More than 2,600 horses have taken advantage of the “Ship & Win” program over the years, most of them in-state. Over 50% of the horses qualifying for the program during the past two summers at Del Mar have come from California. 

“A lot of our local horsemen take advantage of ‘Ship & Win’,” Jerkens notes. “So they’re acquiring horses as early as April for Del Mar. People are aware of it, they know how it works.”  

The program was designed to lure new horses and new barns to Del Mar in hopes they will remain on the circuit even when it moves to Santa Anita, which also offers “Ship & Win” perks in the fall and winter. It appears to be working. Del Mar has become one of the top tracks in the country in terms of field sizes, averaging 8.92 entries per race last summer and 8.59 in its 39 stakes races.

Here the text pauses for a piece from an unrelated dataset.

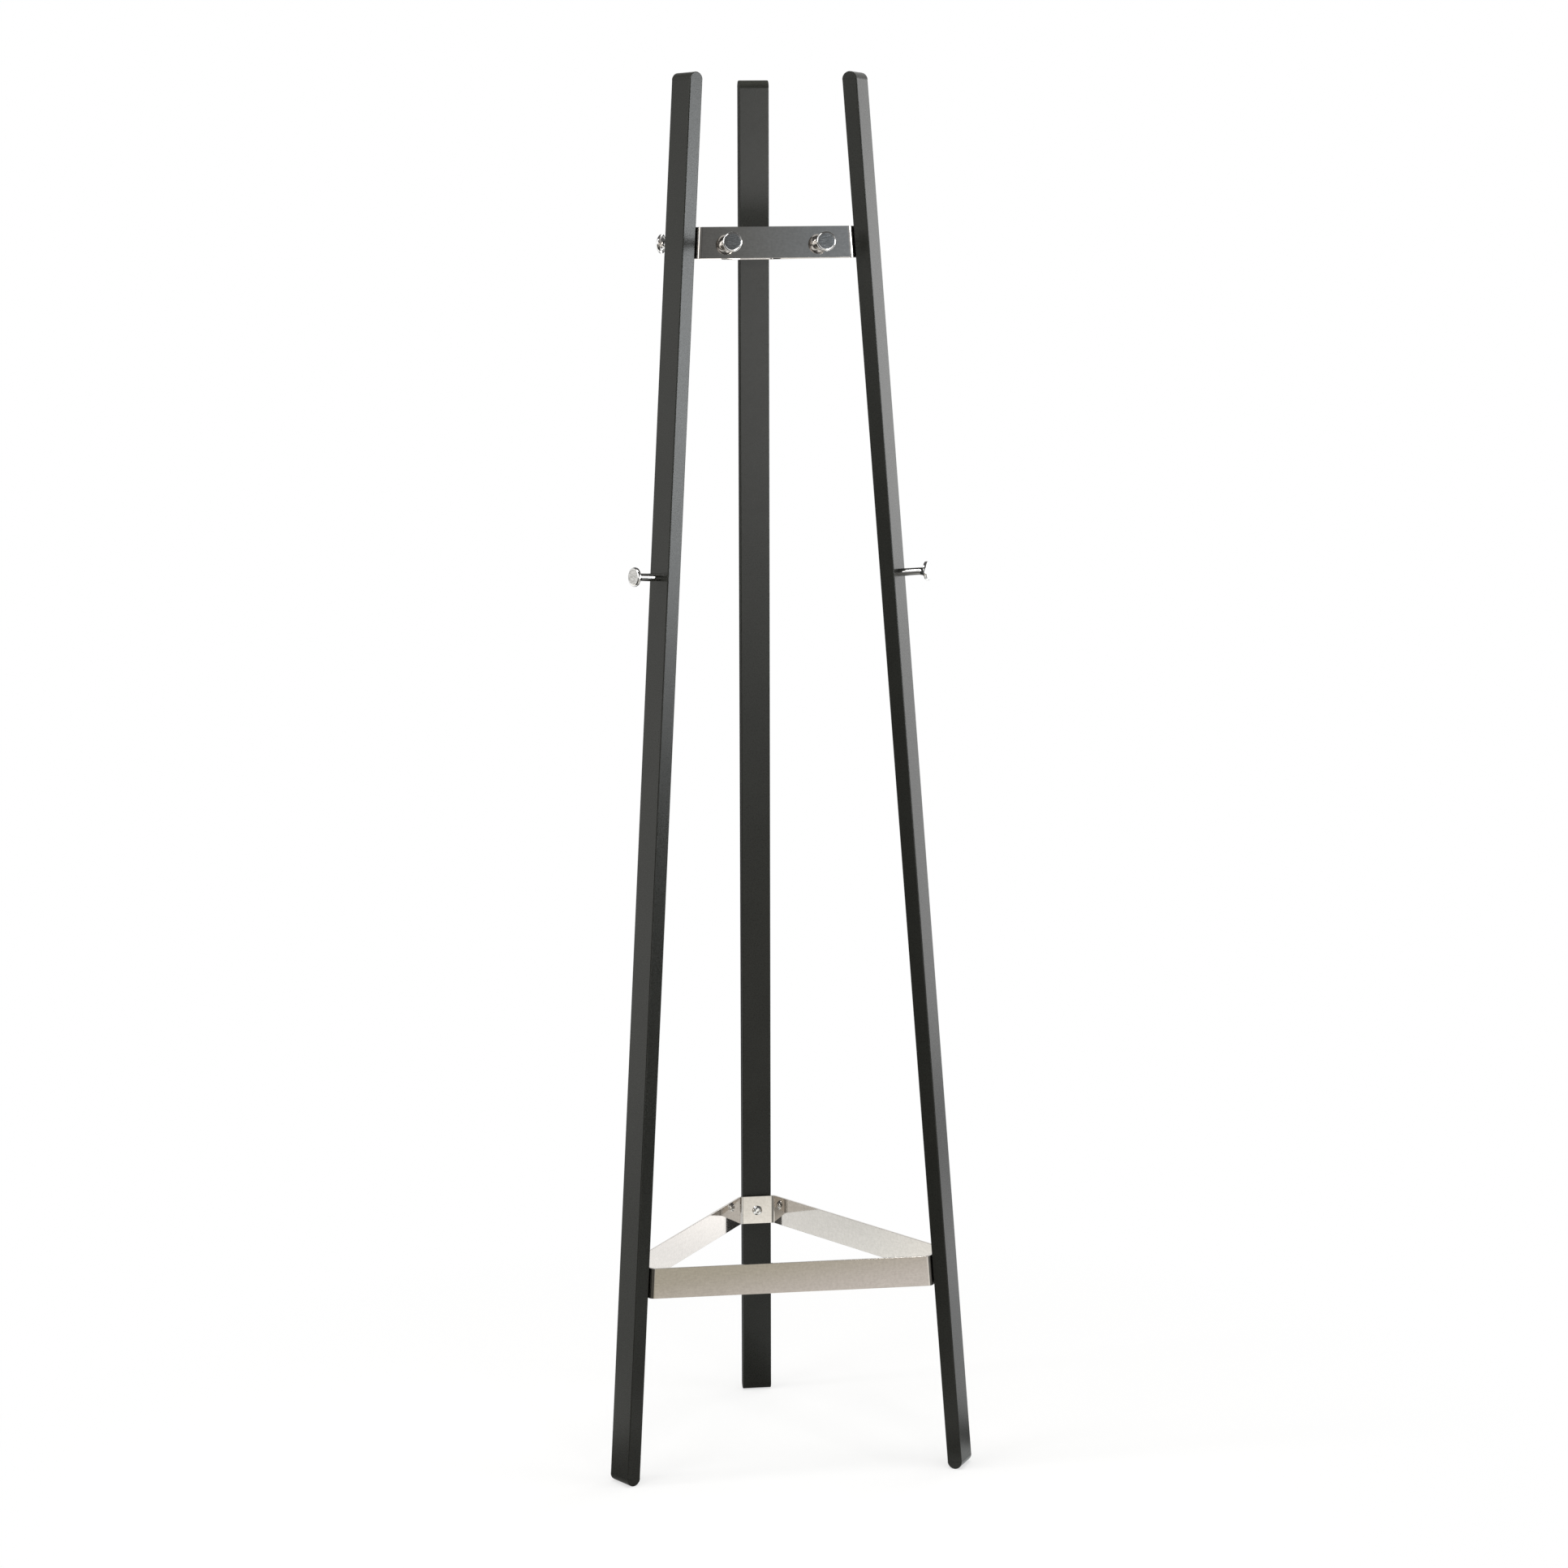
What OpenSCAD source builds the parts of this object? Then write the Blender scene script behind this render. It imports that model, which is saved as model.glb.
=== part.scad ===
// Standing coat rack: three leaning legs held by two bent strip rings.
// Millimetres. Z is up, the floor is z = 0 and the stand's axis is the Z axis.
// The back leg stands at +Y, the left leg at -X and the right leg at +X.

/* [Stand] */
// floor to the top of the legs
stand_height = 1830; // [1750:5:1900]
// stand's axis to the middle of a foot
foot_radius = 258; // [240:1:280]
// stand's axis to the middle of a leg's top
top_radius = 124.7; // [120:0.1:140]

/* [Leg tube] */
// wide side, which faces away from the axis
leg_width = 40; // [36:1:44]
// thin side
leg_depth = 20; // [18:1:24]
// tube wall
leg_wall = 1.5; // [1.2:0.1:2]
// outside corner radius
leg_corner = 1.5; // [1:0.1:3]

/* [End plugs] */
// length of the shank inside the tube
plug_shank = 25; // [15:1:40]
// gap between the shank and the tube, each side
plug_clearance = 0.1; // [0.05:0.05:0.4]
// width of the seam where the plug meets the tube
plug_seam = 0.4; // [0.1:0.1:1]
// how far the seam is set in from the leg's faces
plug_seam_depth = 0.6; // [0.2:0.1:1.2]

/* [Rings] */
// height of the strip
strip_height = 40; // [36:1:44]
// thickness of the strip
strip_thickness = 3; // [2.5:0.5:4]
// inside radius of each bend
bend_radius = 5; // [4:0.5:8]
// width of the flat plate that lies on a leg, between its bends
plate_width = 40; // [38:0.5:46]
// distance from the top of the stand down to the middle of the upper ring
upper_ring_drop = 215; // [100:5:400]
// middle of the lower ring
lower_ring_z = 269; // [240:1:320]

/* [Knobs] */
// length of a hook or peg in front of its seat
knob_length = 40; // [36:1:50]
// diameter of the shaft
knob_shaft = 10; // [9:0.5:12]
// diameter of the flared head
knob_head = 25; // [22:0.5:28]
// length of the flare
knob_flare = 8; // [6:0.5:10]
// thickness of the head's rim
knob_rim = 1; // [0.6:0.1:2]
// rounding on the front of the head
knob_round = 2.5; // [1.5:0.1:3]
// hook to the middle of its long side
hook_offset = 60; // [50:1:70]
// drop of a hook below the middle of the strip
hook_drop = 1; // [0:0.5:3]
// distance from the top of the stand down to the foot of the leg pegs
peg_drop = 641; // [500:5:900]

/* [Screws] */
// ring screw thread radius
ring_screw_r = 4; // [3:0.5:4]
// ring screw head radius
ring_head_r = 7; // [6:0.25:8]
// ring screw head height
ring_head_h = 4; // [3:0.1:5]
// ring screw length under the head
ring_screw_length = 16; // [14:1:18]
// hook screw thread radius
hook_screw_r = 3; // [2.5:0.5:3]
// hook screw head radius
hook_head_r = 5.25; // [4.5:0.25:6]
// hook screw head height
hook_head_h = 3.2; // [2.5:0.1:4]
// hook screw length under the head
hook_screw_length = 12; // [10:1:16]
// stud that joins a peg to its leg
peg_stud_length = 12; // [10:1:14]
// clearance round every screw, in radius
screw_clearance = 0.3; // [0.1:0.1:0.6]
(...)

“Last year, stakes field size was eight and a half runners a race,” Jerkens says. “Anybody looks around the country year round you find four horse fields in stakes races is pretty common, especially on the dirt. So we went into the offseason with the mentality of ‘If it’s not broke, don’t fix it’.” 

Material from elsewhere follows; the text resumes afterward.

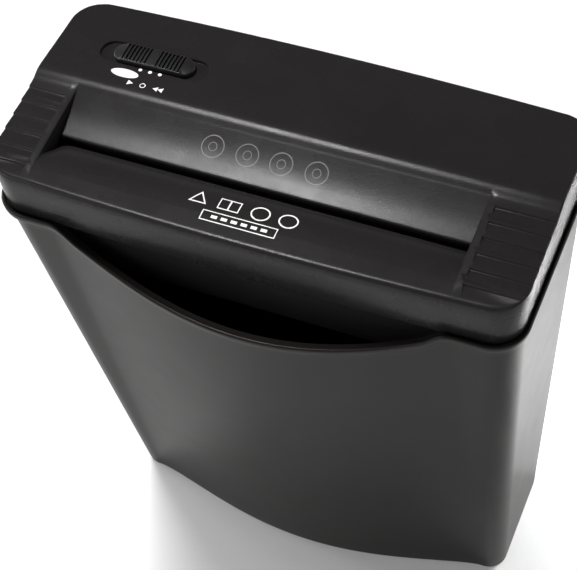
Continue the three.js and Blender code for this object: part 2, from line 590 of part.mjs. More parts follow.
function addFrame() {
  const holes = [[REAR, BUSH.body + GAP], [FRONT, BUSH.body + GAP]];
  add('left_side_plate', sidePlate(PLATE.left, holes), 'steel');
  add('right_side_plate', sidePlate(PLATE.right, [...holes, [SLOW, PIN + GAP], [FAST, PIN + GAP], [MOTOR, 8.5]]),
    'steel');
  add('gear_cover_plate', gearPlate(), 'steel');
  for (const [name, centre] of [['rear', REAR], ['front', FRONT]]) {
    add(`${name}_left_bush`, bush(centre, PLATE.left, -1), 'bronze');
    add(`${name}_right_bush`, bush(centre, PLATE.right, -1), 'bronze');
  }
  add('slow_gear_pin', barX(SLOW, PIN, PLATE.right - 0.4, GEAR_PLATE_X + 1.6), 'steel');
  add('fast_gear_pin', barX(FAST, PIN, PLATE.right - 0.4, GEAR_PLATE_X + 1.6), 'steel');
  const [x0, x1] = [PLATE.left + PLATE.thick + GAP, PLATE.right - GAP];
  add('front_tie_rod', barX({ y: -46, z: 306 }, 2.5, x0, x1, 12), 'steel');
  add('rear_tie_rod', barX({ y: 4, z: 270 }, 2.5, x0, x1, 12), 'steel');
  const window = box(LEVER.x - 3, LEVER.x + 3, -30, -20, 306, 330);
  add('front_paper_guide', paperGuide(-33.2, -32.7, window), 'steel');
  add('rear_paper_guide', paperGuide(-25.8, -26.3, window), 'steel');
}

function addCutters() {
  add('rear_cutter', cutterShaft(REAR, 0, PLATE.left - 4, GEAR_PLATE_X + 1), 'cutter');
  add('front_cutter', cutterShaft(FRONT, CUT.pitch, PLATE.left - 4, PLANE[0] + FACE + 0.4), 'cutter');
  add('rear_sync_gear', wheelOnShaft(REAR, TEETH.sync, MODULE.sync, PHASE.rear, 0), 'steel');
  add('front_sync_gear', wheelOnShaft(FRONT, TEETH.sync, MODULE.sync, PHASE.front, 0), 'steel');
  add('final_gear', wheelOnShaft(REAR, TEETH.final, MODULE.slow, PHASE.final, 2), 'steel');
  add('slow_idler_gear', compoundGear(SLOW,
    { teeth: TEETH.slowWheel, module: MODULE.mid, phase: PHASE.slowWheel, plane: 1 },
    { teeth: TEETH.slowPinion, module: MODULE.slow, phase: PHASE.slowPinion, plane: 2 }), 'gear');
  add('fast_idler_gear', compoundGear(FAST,
    { teeth: TEETH.fastWheel, module: MODULE.fast, phase: PHASE.fastWheel, plane: 0 },
    { teeth: TEETH.midPinion, module: MODULE.mid, phase: PHASE.midPinion, plane: 1 }), 'gear');
  add('front_stripper_comb', stripperComb(FRONT, CUT.pitch, -1), 'dark');
  add('rear_stripper_comb', stripperComb(REAR, 0, 1), 'dark');
}

function addMotor() {
  add('stator_core', statorCore(), 'core');
  add('upper_field_coil', fieldCoil(1), 'copper');
  add('lower_field_coil', fieldCoil(-1), 'copper');
  add('pinion_end_bracket', endBracket(94, 99), 'steel');
  add('fan_end_bracket', endBracket(38, 42), 'steel');
  add('motor_rotor', motorRotor(), 'core');
  add('motor_pinion', motorPinion(), 'steel');
  add('motor_fan', fan(), 'dark');
  for (const [name, s] of [['front', -1], ['rear', 1]]) {
    add(`${name}_brush_holder`, box(45, 51, MOTOR.y + s * 10 - 4, MOTOR.y + s * 10 + 4, MOTOR.z - 2.5,
      MOTOR.z + 2.5), 'bronze');
  }
}

function addControls() {
  add('mode_switch_knob', modeKnob(), 'knob');
  add('mode_switch_body', switchBody(), 'dark');
  add('start_lever', startLever(), 'dark');
  add('start_lever_bracket', leverBracket(), 'steel');
  add('start_lever_pin', barX(LEVER, 1, LEVER.x - 6, LEVER.x + 6, 10), 'steel');
  add('paper_switch', paperSwitch(), 'dark');
  add('interlock_plunger', interlockPlunger(), 'knob');
  add('interlock_switch', box(PLUNGER.x - 5.2, PLUNGER.x + 4, PLUNGER.y - 4, PLUNGER.y + 4, RIM_Z - 4.4, RIM_Z + 6),
    'dark');
  add('control_board', controlBoard(), 'board');
  add('thermal_cutout', box(10, 24, 42, 50, 292, 304), 'dark');
  add('motor_lead', lead([[-60, 48.5, 292], [-30, 44, 280], [0, 30, 274], [30, 24, 280], [44, 20, 290]], 1.4), 'lead');
  add('switch_lead', lead([[-66, 28, 304.5], [-62, 30, 310], [-60, 30, 316], [-62.4, 28, 322]], 1.2), 'lead');
}

addHousing();
addFrame();
addCutters();
addMotor();
addControls();

export default group;
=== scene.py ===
import json
import math

import bmesh
import bpy
from mathutils import Matrix, Vector
from mathutils.geometry import delaunay_2d_cdt

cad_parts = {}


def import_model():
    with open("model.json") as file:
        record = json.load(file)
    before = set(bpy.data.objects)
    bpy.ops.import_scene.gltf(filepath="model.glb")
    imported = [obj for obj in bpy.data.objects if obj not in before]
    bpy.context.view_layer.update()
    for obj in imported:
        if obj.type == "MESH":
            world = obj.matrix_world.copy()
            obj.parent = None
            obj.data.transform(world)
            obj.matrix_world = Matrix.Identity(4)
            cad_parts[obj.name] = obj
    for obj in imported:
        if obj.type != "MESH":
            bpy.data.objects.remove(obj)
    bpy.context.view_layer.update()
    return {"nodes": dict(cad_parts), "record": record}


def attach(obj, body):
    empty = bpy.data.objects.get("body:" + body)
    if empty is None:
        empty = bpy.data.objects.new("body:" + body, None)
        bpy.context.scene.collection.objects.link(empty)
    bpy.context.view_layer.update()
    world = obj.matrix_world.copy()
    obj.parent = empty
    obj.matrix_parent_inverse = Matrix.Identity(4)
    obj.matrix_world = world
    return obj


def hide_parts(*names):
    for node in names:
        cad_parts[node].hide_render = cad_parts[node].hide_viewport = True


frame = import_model()

# Lengths below are in millimetres, as in the CAD source, and become metres when a mesh is made.
# Only the two merging distances, the floor, the lights and the camera's clipping are in metres.
MM = 0.001
MERGE_WITHIN, SLIVER = 0.00001, 0.000004
HEAD = {"half": 139.9, "front": -62.6, "back": 57.8, "radius": 16.0}
HEAD_BOW, HEAD_LOW_BOW, HEAD_DRAFT = 3.7, 1.9, 1.8
HEAD_FOOT, HEAD_FULL, HEAD_TOP_Z = 300.3, 326.0, 338.0
WALL = 2.4
THROAT = (-114.7, 105.3)                           # its two ends, in x
THROAT_FRONT, THROAT_BACK = -58.0, 6.0             # where its rows begin and end, in y
SLOT = (-32.0, -27.0)                              # the front and rear lips of the slot, in y
LIP_FALL, LIP_FALL_REACH = 5.5, 11.0               # the front lip dips at the throat's left end
EDGE_ROUND, FRONT_ROLL_SPAN, FRONT_ROLL_DROP = 0.9, 2.4, 0.9
RIB_FIRST, RIB_PITCH, RIB_COUNT, RIB_DROP, RIB_INSET = -8.0, 9.2, 6, 0.9, 4.0
RIM, LIP, BIN_WALL, LEDGE = 300.0, 303.0, 2.5, 1.3
BIN_TOP = {"half": 138.0, "front": -62.5, "back": 60.8, "radius": 16.0}
BIN_FOOT = {"half": 120.6, "front": -17.5, "back": 57.5, "radius": 11.0}
FLANGE, BAND = 2.6, 4.6
BIN_BOW, BIN_BOW_HALF, BACK_BOW, SCOOP, SCOOP_HALF = 19.5, 108.0, 2.0, 26.0, 106.0
SWITCH = (-84.5, 26.5)
RECESS = (30.5, 7.6, 335.6)
KNOB_HALF, KNOB_RADIUS, KNOB_FOOT, KNOB_TOP = 22.5, 6.0, 335.9, 339.75
KNOB_STEM = (3.0, 1.8, 329.7)
GROOVE_COUNT, GROOVE_FIRST, GROOVE_PITCH, GROOVE_WIDTH, GROOVE_DEPTH = 7, 2.5, 2.1, 1.15, 1.15
KNOB_PAD = 17.4                                    # half length of the grooved pad


# ---------------------------------------------------------------- small tools

def smooth(a, b, v):
    t = min(1.0, max(0.0, (v - a) / (b - a)))
    return t * t * (3 - 2 * t)


def curve(points):
    """A monotone cubic through (y, z) points."""
    ys, zs = zip(*points)
    steps = [(zs[i + 1] - zs[i]) / (ys[i + 1] - ys[i]) for i in range(len(ys) - 1)]
    slopes = [steps[0]]
    for a, b in zip(steps, steps[1:]):
        slopes.append(0.0 if a * b <= 0 else 2 * a * b / (a + b))
    slopes.append(steps[-1])

    def at(y):
        y = min(max(y, ys[0]), ys[-1])
        i = max(k for k in range(len(ys) - 1) if ys[k] <= y)
        h = ys[i + 1] - ys[i]
        t = (y - ys[i]) / h
        return ((1 + 2 * t) * (1 - t) ** 2 * zs[i] + t * (1 - t) ** 2 * h * slopes[i]
                + t * t * (3 - 2 * t) * zs[i + 1] + t * t * (t - 1) * h * slopes[i + 1])
    return at


def make(name, verts, faces, body, material, replaces=(), angle=35):
    """A closed mesh from millimetre vertices, shaded smooth below an angle, riding on a CAD body."""
    bm = bmesh.new()
    points = [bm.verts.new(Vector(v) * MM) for v in verts]
    for f in faces:
        if len(set(f)) > 2:
            try:
                bm.faces.new([points[i] for i in f])
            except ValueError:
                pass
    bmesh.ops.remove_doubles(bm, verts=bm.verts, dist=MERGE_WITHIN)
    bmesh.ops.dissolve_degenerate(bm, edges=bm.edges, dist=SLIVER)
    bmesh.ops.delete(bm, geom=[v for v in bm.verts if not v.link_faces], context="VERTS")
    bmesh.ops.recalc_face_normals(bm, faces=bm.faces)
    if bm.calc_volume(signed=True) < 0:
        bmesh.ops.reverse_faces(bm, faces=bm.faces)
    limit = math.radians(angle)
    for f in bm.faces:
        f.smooth = True
    for e in bm.edges:
        e.smooth = len(e.link_faces) == 2 and e.calc_face_angle(0.0) < limit
    mesh = bpy.data.meshes.new(name)
    bm.to_mesh(mesh)
    bm.free()
    obj = bpy.data.objects.new(name, mesh)
    bpy.context.scene.collection.objects.link(obj)
    mesh.materials.append(material)
    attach(obj, body)
    if replaces:
        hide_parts(*replaces)
    return obj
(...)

COOLING OUT:  Umberto Rispoli leads the Jockey Standings after the opening weekend of racing at Del Mar. Rispoli notched five wins, two of them stakes victories. He leads defending champion Juan Hernandez, who collected four wins…Four trainers are tied for the top spot in the Trainer Standings with three victories apiece. Defending champ Philip D’Amato scored one win out of 12 starts but he had four runner-up finishes and leads in money won…The two stakes winners at Del Mar last Sunday came out of their races in good order. Ag Bullet is doing fine following her win in the $100,000 Osunitas. Trainer Richard Baltas is not sure where he will go with her next. First Peace is also doing well after his victory in the $100,000 Wickerr. Trainer Mark Glatt says the G2 Del Mar Mile is an option…Jockey Mike Smith decided to use the dark day at Del Mar on Wednesday to go back east and make a little pocket change. In an artful ride by the Hall of Fame jockey, Smith wired the field in the G2 Honorable Miss onboard Spirit Wind for trainer Saffie Joseph, Jr. and Miller Racing.